First Thanksgiving was actually in December

Published 12:00 am Saturday, November 23, 2013

The Thanksgiving holiday we celebrate every November began in 1863 with a proclamation by President Abraham Lincoln but it was not made into law until 1941.

The first American Thanksgiving was not in Massachusetts in 1620, but in 1619 at Berkeley Plantation on the James River. On Dec. 4, 1619, Captain John Woodlief, a former Jamestown colonist, came ashore with 37 new English settlers to develop the Berkeley Hundred, an 8,000-acre site named for its sponsor, Sir Richard Berkeley. Asking the settlers to kneel, Woodlief began reading Berkeley’s proclamation, “Wee ordaine that the day of our ships arrival at the place assigned for plantacon in the land of Virginia shall be yearly and perpetually kept holy as a day of thanksgiving to Almighty God.”

This, insist members of the Virginia First Thanksgiving Festival Inc., which reenacts the event every November at Berkeley Plantation, was the first Thanksgiving. No Indians and probably no food, although bacon, peas, cornmeal cakes and cinnamon water have been mentioned.

The irony here is that for 300 years nobody remembered, let alone celebrated, that first Thanksgiving. Then one day in 1931, the Berkeley Company documents surfaced in, of all places, in the New York Public Library, among them a record of the 1619 ceremony.

In 1958 a group of determined believers formed the Virginia First Thanksgiving Festival Inc., “to gain appropriate recognition for Virginia’s documented claim to the first official Thanksgiving in America.” And then in 1962 came a mea culpa from President John F. Kennedy via his special assistant, Arthur M. Schlesinger, Jr. “You are quite right,” he wrote, corroborating the Virginia Festival’s claim, “and I can only plead an unconquerable New England bias.”

We got to see Berkeley Plantation while on the Virginia garden tour this past April. It was very exciting to see where the first Thanksgiving took place and to wonder what they really ate. The Berkeley date is Dec. 4, 1619 (from the old calendar) and people from all parts of the state flock to the celebration. Tables are spread on the lawn, chairs are pushed near tall green boxwood, and a feast is prepared of turkey, ham, Virginia oysters, candied sweet potatoes and carrots and parsley potatoes. The dining room at Berkeley has a handsome sideboard filled with all kinds of desserts such as wine jelly, ambrosia, pecan pie, pumpkin pie and a pineapple garnished with strawberries, pineapple and melon balls on bamboo skewers.

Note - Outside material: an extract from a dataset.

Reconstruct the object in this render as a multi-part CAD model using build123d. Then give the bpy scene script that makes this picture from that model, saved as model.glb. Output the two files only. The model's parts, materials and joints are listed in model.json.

In honor or Berkeley and my own Thanksgiving feast I prepared the recipe for pecan pie from The James River Plantations’ Cookbook, which I had purchased on my visit in April. I also researched the best pie dough I could find and think you will find the one I have here is just the best. Lots of butter, but really flaky.

Happy Thanksgiving to you, and I hope all of those pies turn out well!

From The James River Plantations’ Cookbook, ‘A Glimpse into the Homes and Kitchens of Old Virginia.’


3 eggs, slightly beaten

1 cup sugar

1 cup light corn syrup

Pinch Cinnamon

1/8 teaspoon salt

½-1 cup pecans pieces

1 teaspoon vanilla

9-inch unbaked pie shell

Mix the ingredients, adding the nuts last. Pour into pie shell. Bake at 450 degrees for 10 minutes. Reduce heat to 325 degrees and bake until filling is firm. (Old timers shook the pie slightly and when its center remained still, the pie was cooked.) Baking time is about 50 minutes. When done, the top will be firm and crusty with the pecans showing.

From the 2013 November issue of Saveur magazine, I found this great pie dough recipe. It makes enough for two crusts, and you can freeze it for a month. Believe me, it is delicious.



For all types of pies including fruit, nut and custard pies.

2 ¼ cups flour

1 tbsp. sugar

1 tsp. salt

12 tbsp. unsalted butter, cubed and chilled

6 tbsp. ice-cold water

Whisk flour, sugar, and salt in a bowl. Using a dough blender, two forks, or your fingers, cut butter into flour mixture, forming pea-size crumbles. Add water, work dough until smooth but with visible flecks of butter. (Alternatively, pulse ingredients in a food processor.) Divide dough in half and flatten into disks. Wrap disks in plastic wrap; chill for an hour before using.

Remember, for a good dough, let it rest before rolling out. Use high fat content at least 83 percent butter for a flaky crust. I use Kerrygold unsalted butter from grass-fed cows but there are some other European brands that work well also. Butter your pan before putting the dough in to keep from sticking. To avoid soggy bottom crusts add about one tablespoon each of flour and sugar over the crust before filling.